As Indian investors, we’ve seen this script before. Kargil. Doklam. Galwan. Each time, there’s a dip. And each time, the market bounces back stronger. India doesn’t buckle under pressure—neither should its investors.
This isn’t just chest-thumping patriotism; it’s market wisdom backed by history. Every dip triggered by border escalations has, in hindsight, been a buying opportunity.
So while global investors may hedge their bets, Indian investors should know better. We understand that our economy isn’t built on fragile hope—it’s built on real demand, deep reforms, and an unmatched domestic engine.
Strategy: Don’t Flee, Fortify
If you’re holding stocks and seeing red, don’t sell out of fear. Instead:
- Review, don’t react: See which holdings are genuinely at risk.
- Diversify: Add defensive or global exposure.
- Follow the FIIs: If they’re still buying, they see potential.
- Stay informed: Not all news is market-moving, but some is.
- Think like a marathoner: One bad lap doesn’t lose the race.
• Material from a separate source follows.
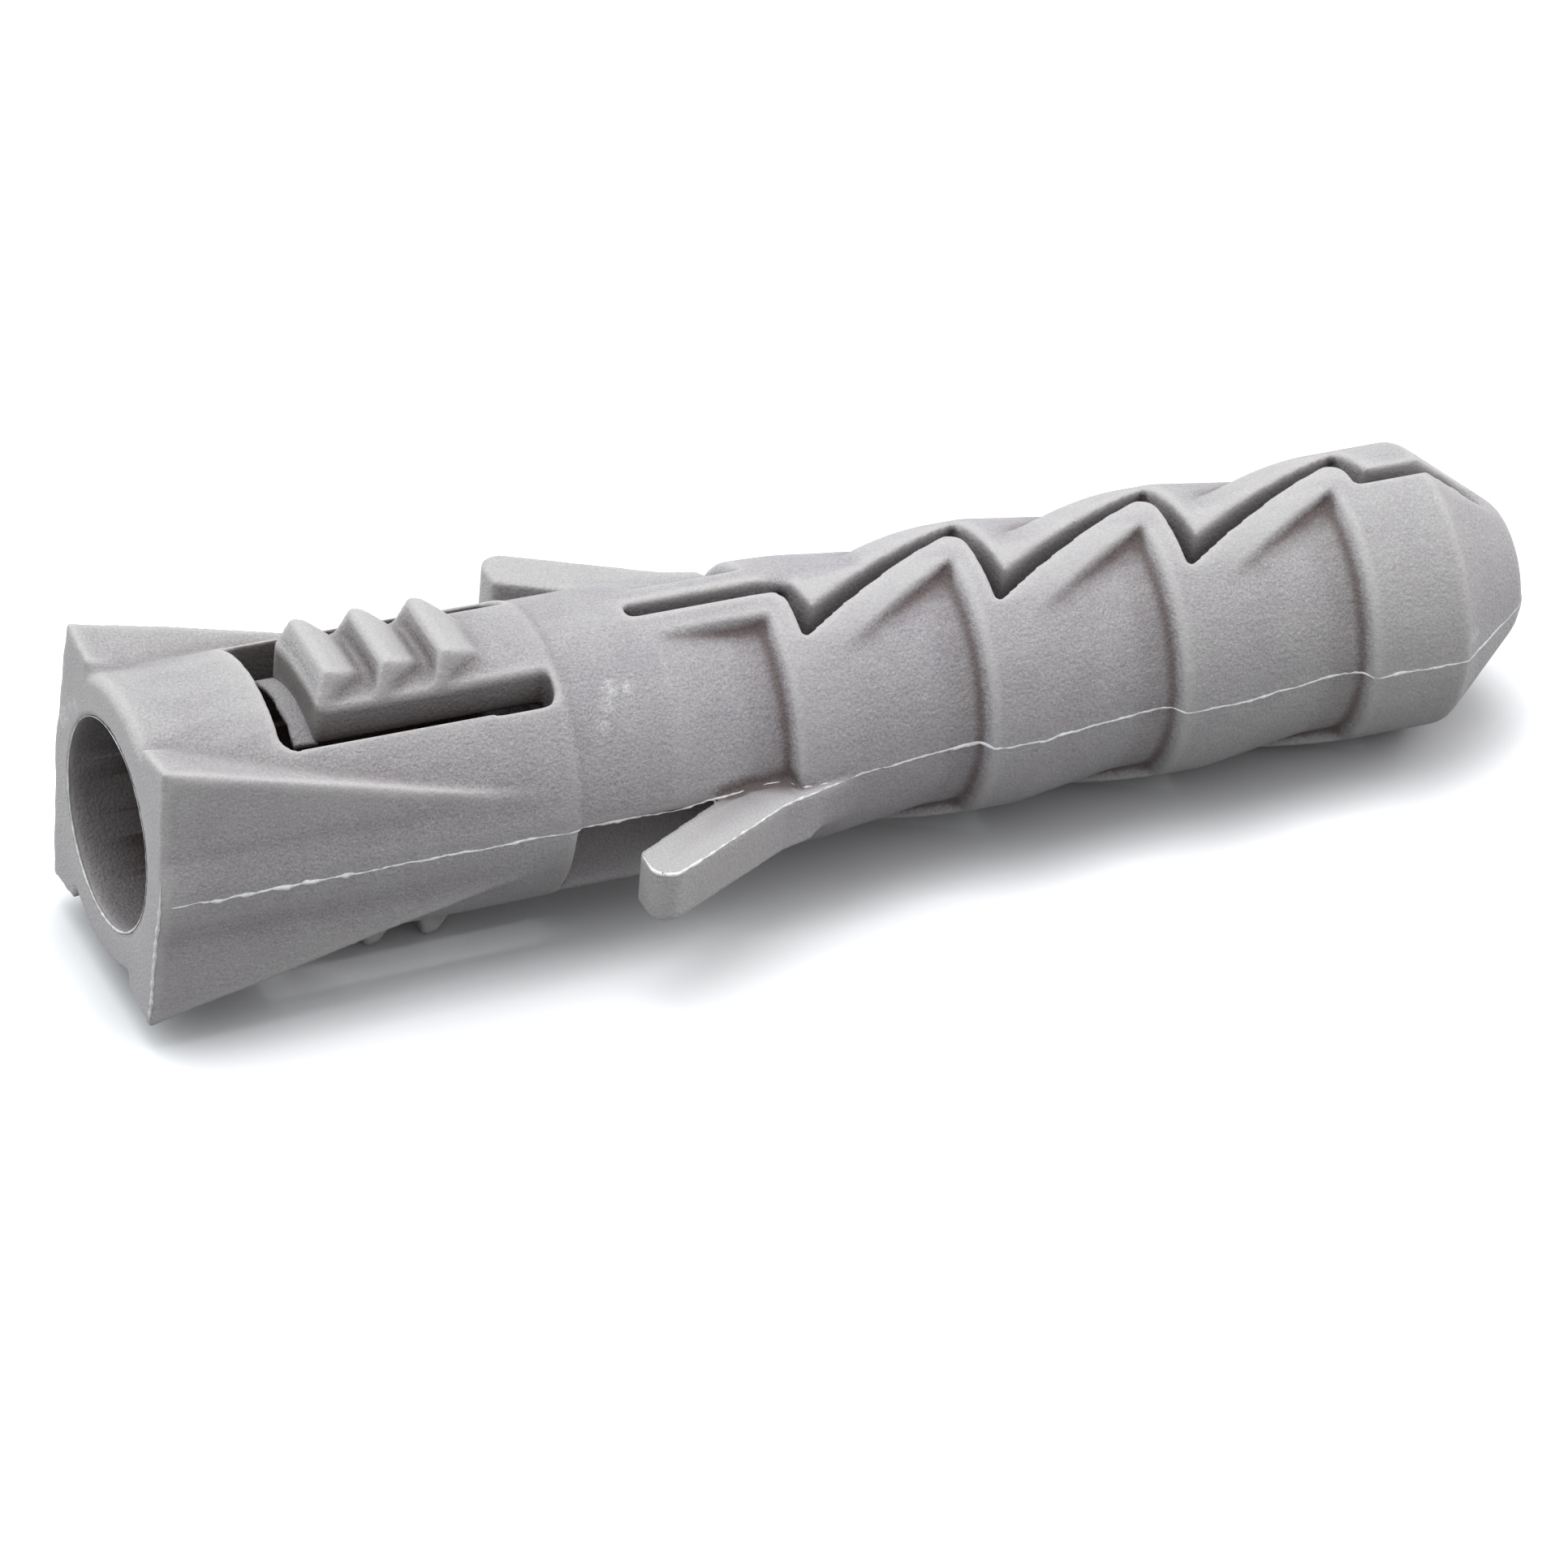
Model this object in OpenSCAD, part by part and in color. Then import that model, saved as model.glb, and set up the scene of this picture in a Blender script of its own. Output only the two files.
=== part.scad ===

Looking Ahead: Markets May Blink, India Won’t
Yes, the short-term market outlook is cautious. But India’s long-term story is far from over. The market rally may have paused, but it hasn’t vanished. With the Lok Sabha elections on the horizon, policy clarity, and continued FII faith, the fundamentals remain resilient.
As tensions simmer on the borders, we stay strong—not just militarily, but economically too.